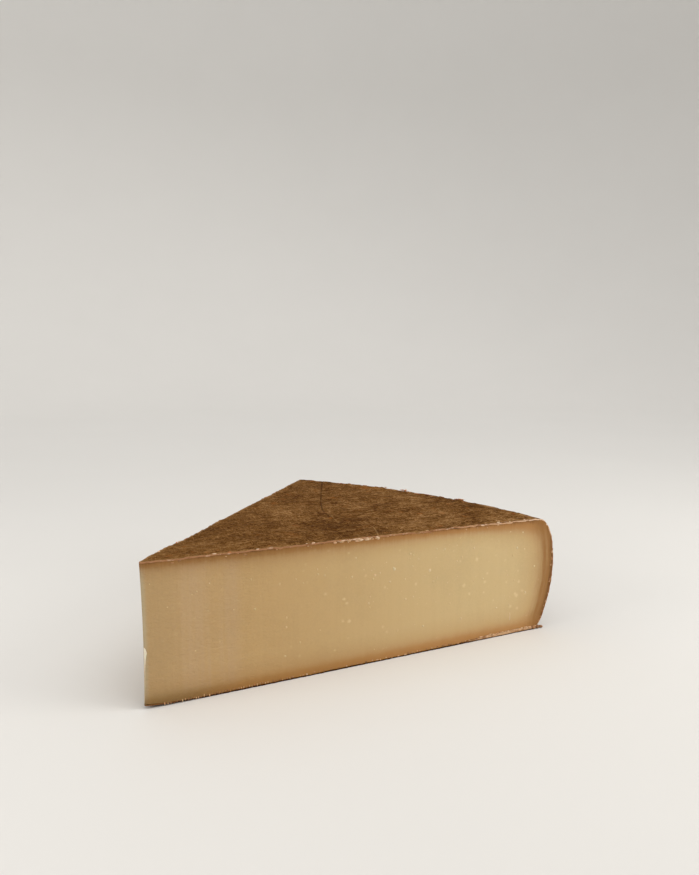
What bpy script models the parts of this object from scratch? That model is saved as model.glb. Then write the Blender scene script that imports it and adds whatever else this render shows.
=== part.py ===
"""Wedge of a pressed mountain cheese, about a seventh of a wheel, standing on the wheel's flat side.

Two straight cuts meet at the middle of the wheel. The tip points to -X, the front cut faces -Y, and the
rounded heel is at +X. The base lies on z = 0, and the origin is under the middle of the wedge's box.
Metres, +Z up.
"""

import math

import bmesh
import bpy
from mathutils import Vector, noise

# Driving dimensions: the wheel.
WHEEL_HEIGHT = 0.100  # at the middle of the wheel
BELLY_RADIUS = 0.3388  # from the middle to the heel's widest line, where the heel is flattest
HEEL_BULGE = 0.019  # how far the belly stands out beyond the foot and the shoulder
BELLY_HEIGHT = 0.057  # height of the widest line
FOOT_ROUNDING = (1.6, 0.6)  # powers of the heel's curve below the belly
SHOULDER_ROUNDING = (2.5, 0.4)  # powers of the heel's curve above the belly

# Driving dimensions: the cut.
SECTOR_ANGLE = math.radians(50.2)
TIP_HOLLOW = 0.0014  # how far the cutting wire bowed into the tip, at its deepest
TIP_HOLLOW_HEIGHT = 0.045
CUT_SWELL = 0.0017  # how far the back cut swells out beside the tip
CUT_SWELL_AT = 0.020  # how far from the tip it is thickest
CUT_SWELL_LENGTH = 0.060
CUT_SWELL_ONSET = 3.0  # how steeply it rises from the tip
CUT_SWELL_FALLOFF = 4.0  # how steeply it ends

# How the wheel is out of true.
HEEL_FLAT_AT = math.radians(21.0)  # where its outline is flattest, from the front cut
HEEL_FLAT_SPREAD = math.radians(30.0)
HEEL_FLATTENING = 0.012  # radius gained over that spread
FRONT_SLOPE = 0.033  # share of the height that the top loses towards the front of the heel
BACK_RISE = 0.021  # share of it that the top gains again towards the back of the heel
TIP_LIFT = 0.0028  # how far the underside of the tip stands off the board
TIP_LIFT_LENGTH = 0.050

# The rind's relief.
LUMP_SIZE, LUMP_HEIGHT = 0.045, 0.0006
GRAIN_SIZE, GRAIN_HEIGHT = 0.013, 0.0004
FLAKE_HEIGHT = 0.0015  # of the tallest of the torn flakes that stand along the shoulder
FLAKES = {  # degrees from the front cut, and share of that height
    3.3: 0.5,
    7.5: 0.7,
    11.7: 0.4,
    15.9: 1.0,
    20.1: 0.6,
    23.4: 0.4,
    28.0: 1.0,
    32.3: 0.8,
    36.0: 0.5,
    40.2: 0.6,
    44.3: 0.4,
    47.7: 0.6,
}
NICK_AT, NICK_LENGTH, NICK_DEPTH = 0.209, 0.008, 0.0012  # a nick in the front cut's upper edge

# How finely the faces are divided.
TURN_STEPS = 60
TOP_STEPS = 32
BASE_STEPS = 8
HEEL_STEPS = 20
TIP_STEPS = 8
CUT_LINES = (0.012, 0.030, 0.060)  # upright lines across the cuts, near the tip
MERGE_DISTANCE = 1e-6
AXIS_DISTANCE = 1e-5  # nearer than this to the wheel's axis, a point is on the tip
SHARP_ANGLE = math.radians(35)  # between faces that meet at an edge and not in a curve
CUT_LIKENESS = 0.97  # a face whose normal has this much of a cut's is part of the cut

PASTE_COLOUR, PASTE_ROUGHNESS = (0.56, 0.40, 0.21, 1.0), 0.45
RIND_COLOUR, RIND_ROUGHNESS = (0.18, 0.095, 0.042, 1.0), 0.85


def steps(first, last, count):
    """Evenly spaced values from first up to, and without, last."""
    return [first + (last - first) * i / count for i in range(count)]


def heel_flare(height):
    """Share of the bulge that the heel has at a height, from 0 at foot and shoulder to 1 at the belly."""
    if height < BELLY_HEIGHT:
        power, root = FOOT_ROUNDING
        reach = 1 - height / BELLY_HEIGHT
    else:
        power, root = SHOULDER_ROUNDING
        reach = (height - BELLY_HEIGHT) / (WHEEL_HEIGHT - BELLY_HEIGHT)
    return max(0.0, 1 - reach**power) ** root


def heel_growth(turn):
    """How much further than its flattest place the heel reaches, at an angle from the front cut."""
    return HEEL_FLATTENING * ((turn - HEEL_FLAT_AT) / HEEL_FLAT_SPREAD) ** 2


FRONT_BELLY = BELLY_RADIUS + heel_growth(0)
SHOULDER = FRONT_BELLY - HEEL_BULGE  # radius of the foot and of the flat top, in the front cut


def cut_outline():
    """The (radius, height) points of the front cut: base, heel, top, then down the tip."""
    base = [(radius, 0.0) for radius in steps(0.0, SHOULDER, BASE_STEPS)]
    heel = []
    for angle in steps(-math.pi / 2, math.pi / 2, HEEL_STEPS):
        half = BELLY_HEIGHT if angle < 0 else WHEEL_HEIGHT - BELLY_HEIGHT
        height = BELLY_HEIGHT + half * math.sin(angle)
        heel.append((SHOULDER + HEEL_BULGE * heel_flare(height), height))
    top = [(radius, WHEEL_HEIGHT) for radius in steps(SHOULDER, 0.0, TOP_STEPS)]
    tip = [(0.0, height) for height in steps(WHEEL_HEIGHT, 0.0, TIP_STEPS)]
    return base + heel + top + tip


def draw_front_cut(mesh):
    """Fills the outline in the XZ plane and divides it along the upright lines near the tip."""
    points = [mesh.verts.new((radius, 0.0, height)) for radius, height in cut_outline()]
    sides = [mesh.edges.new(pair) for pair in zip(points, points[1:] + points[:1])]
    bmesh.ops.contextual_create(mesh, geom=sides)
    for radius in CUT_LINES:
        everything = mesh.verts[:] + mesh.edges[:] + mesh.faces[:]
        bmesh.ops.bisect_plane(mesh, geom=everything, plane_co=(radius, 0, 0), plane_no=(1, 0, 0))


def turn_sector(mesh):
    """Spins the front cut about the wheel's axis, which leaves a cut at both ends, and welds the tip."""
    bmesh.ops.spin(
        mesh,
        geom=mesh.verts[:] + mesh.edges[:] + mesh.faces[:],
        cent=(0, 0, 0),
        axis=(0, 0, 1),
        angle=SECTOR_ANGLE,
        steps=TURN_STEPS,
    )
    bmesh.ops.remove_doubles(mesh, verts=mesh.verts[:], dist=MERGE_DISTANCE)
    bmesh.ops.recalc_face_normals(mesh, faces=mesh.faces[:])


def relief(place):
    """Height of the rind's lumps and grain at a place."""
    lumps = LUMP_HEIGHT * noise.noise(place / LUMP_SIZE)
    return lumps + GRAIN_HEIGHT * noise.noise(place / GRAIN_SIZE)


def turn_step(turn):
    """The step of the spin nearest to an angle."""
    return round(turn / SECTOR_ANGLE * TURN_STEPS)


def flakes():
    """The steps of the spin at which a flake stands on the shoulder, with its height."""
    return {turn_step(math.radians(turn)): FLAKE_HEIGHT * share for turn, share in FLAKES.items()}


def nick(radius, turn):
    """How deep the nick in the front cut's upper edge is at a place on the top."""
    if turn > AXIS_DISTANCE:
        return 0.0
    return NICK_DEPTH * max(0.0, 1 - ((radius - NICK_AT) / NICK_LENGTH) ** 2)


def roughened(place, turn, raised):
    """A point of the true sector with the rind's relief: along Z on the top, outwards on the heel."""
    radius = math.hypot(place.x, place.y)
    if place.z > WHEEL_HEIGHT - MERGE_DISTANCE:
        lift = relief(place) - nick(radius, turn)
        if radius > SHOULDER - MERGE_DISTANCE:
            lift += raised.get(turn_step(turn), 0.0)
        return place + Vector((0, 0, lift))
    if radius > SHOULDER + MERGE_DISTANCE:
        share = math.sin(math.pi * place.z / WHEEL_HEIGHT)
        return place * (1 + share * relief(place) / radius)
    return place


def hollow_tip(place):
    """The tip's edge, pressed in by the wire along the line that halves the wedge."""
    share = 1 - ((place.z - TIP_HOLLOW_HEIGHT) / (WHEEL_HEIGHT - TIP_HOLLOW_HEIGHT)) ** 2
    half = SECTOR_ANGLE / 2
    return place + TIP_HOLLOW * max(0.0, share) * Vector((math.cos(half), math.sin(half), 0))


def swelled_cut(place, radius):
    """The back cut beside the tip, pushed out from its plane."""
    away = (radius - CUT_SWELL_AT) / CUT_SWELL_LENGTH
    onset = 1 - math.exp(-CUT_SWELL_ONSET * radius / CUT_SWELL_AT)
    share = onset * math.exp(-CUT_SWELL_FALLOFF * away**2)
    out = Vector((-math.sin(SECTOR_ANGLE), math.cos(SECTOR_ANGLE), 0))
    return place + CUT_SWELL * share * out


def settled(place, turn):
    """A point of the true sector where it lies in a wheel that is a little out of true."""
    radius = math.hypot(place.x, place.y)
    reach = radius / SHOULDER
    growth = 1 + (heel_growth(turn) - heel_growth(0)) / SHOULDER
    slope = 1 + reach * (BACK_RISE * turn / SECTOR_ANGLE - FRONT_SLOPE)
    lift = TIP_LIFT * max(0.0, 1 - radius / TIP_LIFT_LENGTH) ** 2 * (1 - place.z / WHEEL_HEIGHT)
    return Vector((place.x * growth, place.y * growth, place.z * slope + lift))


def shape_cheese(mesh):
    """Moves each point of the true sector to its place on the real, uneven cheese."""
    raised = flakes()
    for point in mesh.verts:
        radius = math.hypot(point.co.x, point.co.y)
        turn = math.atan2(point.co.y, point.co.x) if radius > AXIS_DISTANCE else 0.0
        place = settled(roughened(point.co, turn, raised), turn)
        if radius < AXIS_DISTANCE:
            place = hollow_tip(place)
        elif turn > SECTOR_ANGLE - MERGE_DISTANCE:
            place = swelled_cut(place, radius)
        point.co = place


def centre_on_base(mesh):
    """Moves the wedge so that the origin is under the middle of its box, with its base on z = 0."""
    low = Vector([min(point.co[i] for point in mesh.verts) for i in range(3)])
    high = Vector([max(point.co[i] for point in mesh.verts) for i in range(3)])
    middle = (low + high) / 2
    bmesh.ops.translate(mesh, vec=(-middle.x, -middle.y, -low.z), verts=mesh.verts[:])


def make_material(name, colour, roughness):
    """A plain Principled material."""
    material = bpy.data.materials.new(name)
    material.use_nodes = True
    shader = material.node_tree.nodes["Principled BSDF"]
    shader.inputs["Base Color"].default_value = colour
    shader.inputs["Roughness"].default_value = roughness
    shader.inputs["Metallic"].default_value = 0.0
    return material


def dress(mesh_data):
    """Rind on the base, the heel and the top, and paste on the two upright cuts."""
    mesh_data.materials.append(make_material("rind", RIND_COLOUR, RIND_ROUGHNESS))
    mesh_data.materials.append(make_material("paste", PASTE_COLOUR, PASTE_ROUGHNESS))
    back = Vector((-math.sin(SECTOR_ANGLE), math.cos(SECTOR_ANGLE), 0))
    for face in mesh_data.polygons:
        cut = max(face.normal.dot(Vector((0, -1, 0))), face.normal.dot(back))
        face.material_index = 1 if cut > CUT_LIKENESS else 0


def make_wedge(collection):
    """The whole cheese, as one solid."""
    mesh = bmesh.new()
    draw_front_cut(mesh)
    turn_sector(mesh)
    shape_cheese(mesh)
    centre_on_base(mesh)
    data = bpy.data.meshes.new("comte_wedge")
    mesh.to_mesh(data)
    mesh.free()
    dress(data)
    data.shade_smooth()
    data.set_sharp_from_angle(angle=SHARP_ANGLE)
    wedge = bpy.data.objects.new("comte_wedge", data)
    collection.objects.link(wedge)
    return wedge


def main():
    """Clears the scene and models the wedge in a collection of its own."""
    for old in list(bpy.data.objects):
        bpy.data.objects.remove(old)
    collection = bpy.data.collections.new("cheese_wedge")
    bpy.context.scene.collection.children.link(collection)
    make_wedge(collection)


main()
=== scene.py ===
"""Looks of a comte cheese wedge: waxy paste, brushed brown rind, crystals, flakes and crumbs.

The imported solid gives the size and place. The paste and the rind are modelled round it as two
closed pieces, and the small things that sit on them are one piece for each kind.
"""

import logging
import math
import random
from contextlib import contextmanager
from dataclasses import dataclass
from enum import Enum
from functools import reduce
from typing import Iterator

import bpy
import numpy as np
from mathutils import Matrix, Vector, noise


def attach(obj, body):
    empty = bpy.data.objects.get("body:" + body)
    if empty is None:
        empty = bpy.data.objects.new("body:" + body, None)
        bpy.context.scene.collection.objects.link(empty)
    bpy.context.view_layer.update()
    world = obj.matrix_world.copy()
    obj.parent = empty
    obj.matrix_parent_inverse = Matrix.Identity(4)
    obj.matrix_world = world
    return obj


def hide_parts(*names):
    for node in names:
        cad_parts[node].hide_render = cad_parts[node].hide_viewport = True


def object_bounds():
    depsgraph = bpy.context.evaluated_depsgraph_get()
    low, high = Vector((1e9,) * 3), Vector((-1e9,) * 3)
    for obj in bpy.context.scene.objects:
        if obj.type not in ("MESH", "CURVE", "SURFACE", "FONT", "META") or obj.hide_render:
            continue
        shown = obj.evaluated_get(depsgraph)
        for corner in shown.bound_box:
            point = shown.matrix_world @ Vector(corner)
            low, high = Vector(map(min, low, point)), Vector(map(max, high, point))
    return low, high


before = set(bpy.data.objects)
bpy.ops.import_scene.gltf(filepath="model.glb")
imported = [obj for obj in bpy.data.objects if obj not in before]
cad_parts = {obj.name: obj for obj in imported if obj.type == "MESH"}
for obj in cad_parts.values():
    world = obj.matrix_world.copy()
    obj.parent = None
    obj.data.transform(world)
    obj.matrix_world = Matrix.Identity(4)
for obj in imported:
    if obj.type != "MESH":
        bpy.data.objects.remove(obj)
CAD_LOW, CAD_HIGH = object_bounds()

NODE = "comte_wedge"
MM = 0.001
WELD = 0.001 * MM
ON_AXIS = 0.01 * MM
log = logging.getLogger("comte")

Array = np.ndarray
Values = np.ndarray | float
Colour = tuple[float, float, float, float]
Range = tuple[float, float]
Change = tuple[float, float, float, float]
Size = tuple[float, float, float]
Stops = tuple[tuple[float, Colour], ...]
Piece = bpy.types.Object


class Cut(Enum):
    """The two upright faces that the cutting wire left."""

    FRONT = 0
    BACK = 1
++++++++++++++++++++
(THE TASK):
Exactly the lines from the one holding "return material" through the one holding "obj.parent = empty" should be printed, ends included.

(TASK OUTPUT):
    return material


def dress(mesh_data):
    """Rind on the base, the heel and the top, and paste on the two upright cuts."""
    mesh_data.materials.append(make_material("rind", RIND_COLOUR, RIND_ROUGHNESS))
    mesh_data.materials.append(make_material("paste", PASTE_COLOUR, PASTE_ROUGHNESS))
    back = Vector((-math.sin(SECTOR_ANGLE), math.cos(SECTOR_ANGLE), 0))
    for face in mesh_data.polygons:
        cut = max(face.normal.dot(Vector((0, -1, 0))), face.normal.dot(back))
        face.material_index = 1 if cut > CUT_LIKENESS else 0


def make_wedge(collection):
    """The whole cheese, as one solid."""
    mesh = bmesh.new()
    draw_front_cut(mesh)
    turn_sector(mesh)
    shape_cheese(mesh)
    centre_on_base(mesh)
    data = bpy.data.meshes.new("comte_wedge")
    mesh.to_mesh(data)
    mesh.free()
    dress(data)
    data.shade_smooth()
    data.set_sharp_from_angle(angle=SHARP_ANGLE)
    wedge = bpy.data.objects.new("comte_wedge", data)
    collection.objects.link(wedge)
    return wedge


def main():
    """Clears the scene and models the wedge in a collection of its own."""
    for old in list(bpy.data.objects):
        bpy.data.objects.remove(old)
    collection = bpy.data.collections.new("cheese_wedge")
    bpy.context.scene.collection.children.link(collection)
    make_wedge(collection)


main()
=== scene.py ===
"""Looks of a comte cheese wedge: waxy paste, brushed brown rind, crystals, flakes and crumbs.

The imported solid gives the size and place. The paste and the rind are modelled round it as two
closed pieces, and the small things that sit on them are one piece for each kind.
"""

import logging
import math
import random
from contextlib import contextmanager
from dataclasses import dataclass
from enum import Enum
from functools import reduce
from typing import Iterator

import bpy
import numpy as np
from mathutils import Matrix, Vector, noise


def attach(obj, body):
    empty = bpy.data.objects.get("body:" + body)
    if empty is None:
        empty = bpy.data.objects.new("body:" + body, None)
        bpy.context.scene.collection.objects.link(empty)
    bpy.context.view_layer.update()
    world = obj.matrix_world.copy()
    obj.parent = empty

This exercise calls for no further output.